BEGIN SUPPLIED INFORMATION

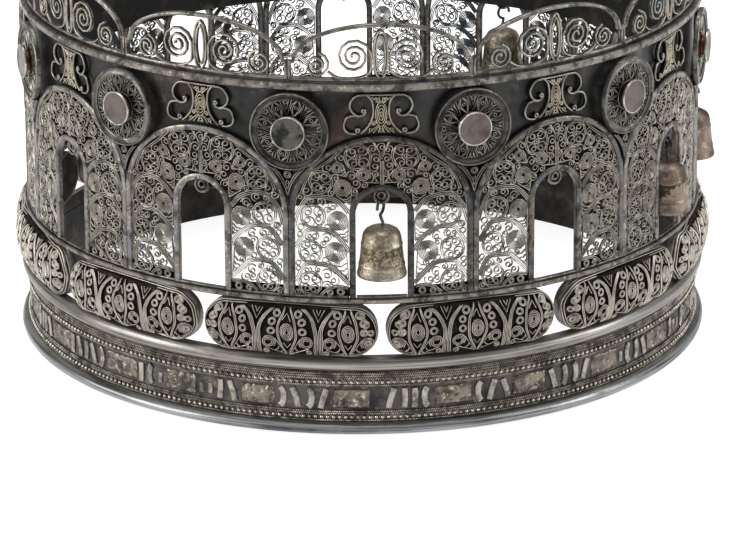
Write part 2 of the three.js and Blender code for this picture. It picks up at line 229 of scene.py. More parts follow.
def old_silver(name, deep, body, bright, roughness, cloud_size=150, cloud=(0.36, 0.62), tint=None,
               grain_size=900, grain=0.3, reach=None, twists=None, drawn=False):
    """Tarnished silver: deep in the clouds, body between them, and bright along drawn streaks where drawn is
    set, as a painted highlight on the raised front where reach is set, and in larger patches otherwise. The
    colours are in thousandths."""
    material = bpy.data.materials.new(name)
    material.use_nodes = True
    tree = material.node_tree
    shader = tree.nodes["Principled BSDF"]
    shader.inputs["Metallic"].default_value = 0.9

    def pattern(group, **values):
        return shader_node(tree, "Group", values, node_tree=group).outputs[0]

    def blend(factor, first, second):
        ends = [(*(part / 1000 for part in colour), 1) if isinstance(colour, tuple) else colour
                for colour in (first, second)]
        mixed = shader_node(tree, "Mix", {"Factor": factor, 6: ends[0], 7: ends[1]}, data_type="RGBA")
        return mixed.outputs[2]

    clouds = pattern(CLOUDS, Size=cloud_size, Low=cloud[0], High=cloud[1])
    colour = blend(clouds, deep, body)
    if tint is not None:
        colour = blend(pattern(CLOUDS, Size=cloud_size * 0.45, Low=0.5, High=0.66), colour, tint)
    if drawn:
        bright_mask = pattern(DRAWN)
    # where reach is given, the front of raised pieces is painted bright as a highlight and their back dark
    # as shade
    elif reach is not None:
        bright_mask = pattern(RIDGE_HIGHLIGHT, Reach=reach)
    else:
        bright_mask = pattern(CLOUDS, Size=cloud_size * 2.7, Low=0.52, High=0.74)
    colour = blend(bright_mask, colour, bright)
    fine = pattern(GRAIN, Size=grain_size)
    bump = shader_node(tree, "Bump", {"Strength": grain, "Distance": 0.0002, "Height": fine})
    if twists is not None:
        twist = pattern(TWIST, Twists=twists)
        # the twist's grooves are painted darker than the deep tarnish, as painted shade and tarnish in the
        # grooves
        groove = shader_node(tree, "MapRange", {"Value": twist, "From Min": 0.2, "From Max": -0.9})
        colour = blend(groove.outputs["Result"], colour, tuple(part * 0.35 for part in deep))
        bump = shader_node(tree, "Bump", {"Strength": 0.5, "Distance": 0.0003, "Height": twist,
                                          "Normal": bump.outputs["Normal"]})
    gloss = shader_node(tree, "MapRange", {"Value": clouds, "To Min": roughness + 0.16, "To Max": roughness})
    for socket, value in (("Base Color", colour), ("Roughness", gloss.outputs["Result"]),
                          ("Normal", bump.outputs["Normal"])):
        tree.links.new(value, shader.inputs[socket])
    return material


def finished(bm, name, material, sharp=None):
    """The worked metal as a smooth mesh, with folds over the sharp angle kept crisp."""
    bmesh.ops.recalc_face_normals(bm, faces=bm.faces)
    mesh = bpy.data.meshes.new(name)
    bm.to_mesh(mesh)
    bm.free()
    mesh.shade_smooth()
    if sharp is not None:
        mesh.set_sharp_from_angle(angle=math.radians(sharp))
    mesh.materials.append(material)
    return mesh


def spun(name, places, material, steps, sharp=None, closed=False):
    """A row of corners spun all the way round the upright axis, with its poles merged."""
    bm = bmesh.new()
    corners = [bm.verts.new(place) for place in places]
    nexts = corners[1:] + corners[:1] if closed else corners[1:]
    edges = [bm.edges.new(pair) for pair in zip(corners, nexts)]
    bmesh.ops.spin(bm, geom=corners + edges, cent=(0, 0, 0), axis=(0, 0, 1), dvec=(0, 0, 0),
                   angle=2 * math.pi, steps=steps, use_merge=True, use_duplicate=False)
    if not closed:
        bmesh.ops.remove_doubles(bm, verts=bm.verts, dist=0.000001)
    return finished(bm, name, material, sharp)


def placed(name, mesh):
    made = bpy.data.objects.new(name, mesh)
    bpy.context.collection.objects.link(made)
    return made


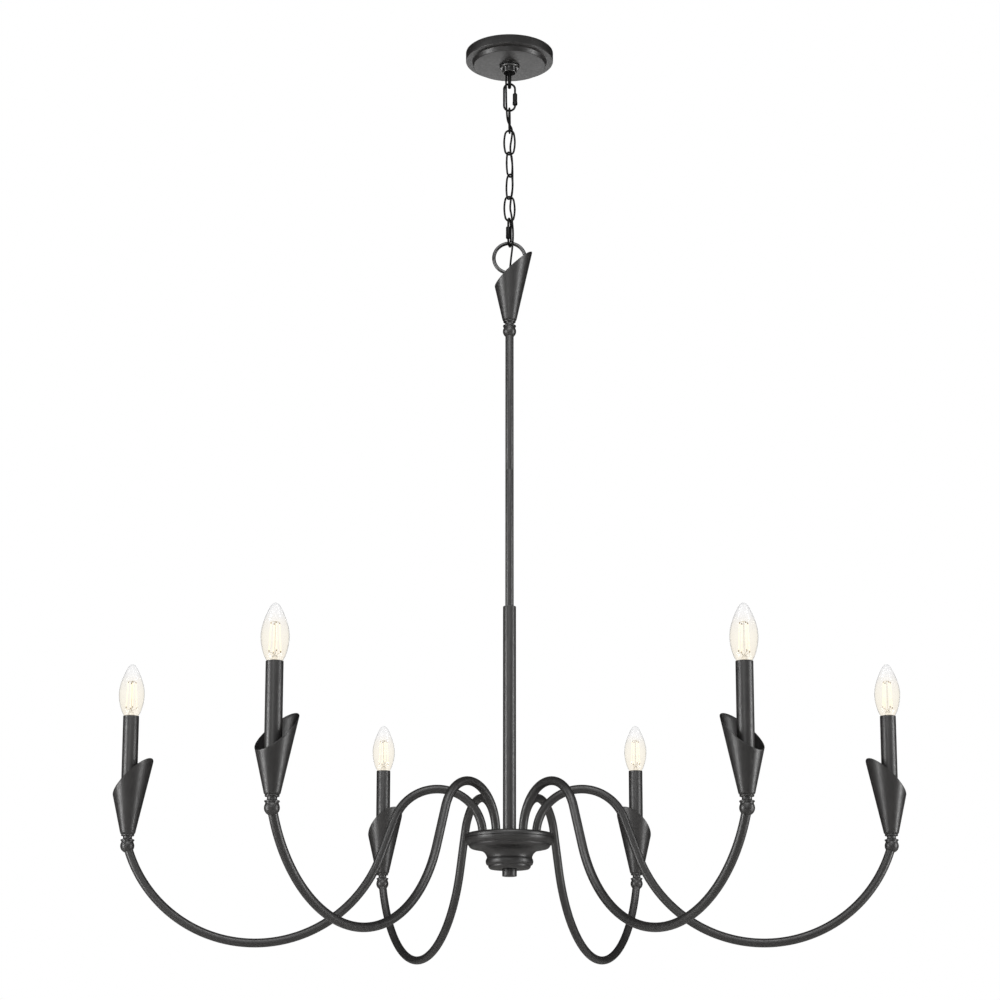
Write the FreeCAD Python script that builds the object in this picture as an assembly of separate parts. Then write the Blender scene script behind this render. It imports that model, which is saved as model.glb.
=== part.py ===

END SUPPLIED INFORMATION

TASK BRIEF: Copy exactly the lines from the one containing "Write the FreeCAD" through the last line of the records, both included, and nothing else.

EXERCISE RESULT:
Write the FreeCAD Python script that builds the object in this picture as an assembly of separate parts. Then write the Blender scene script behind this render. It imports that model, which is saved as model.glb.
=== part.py ===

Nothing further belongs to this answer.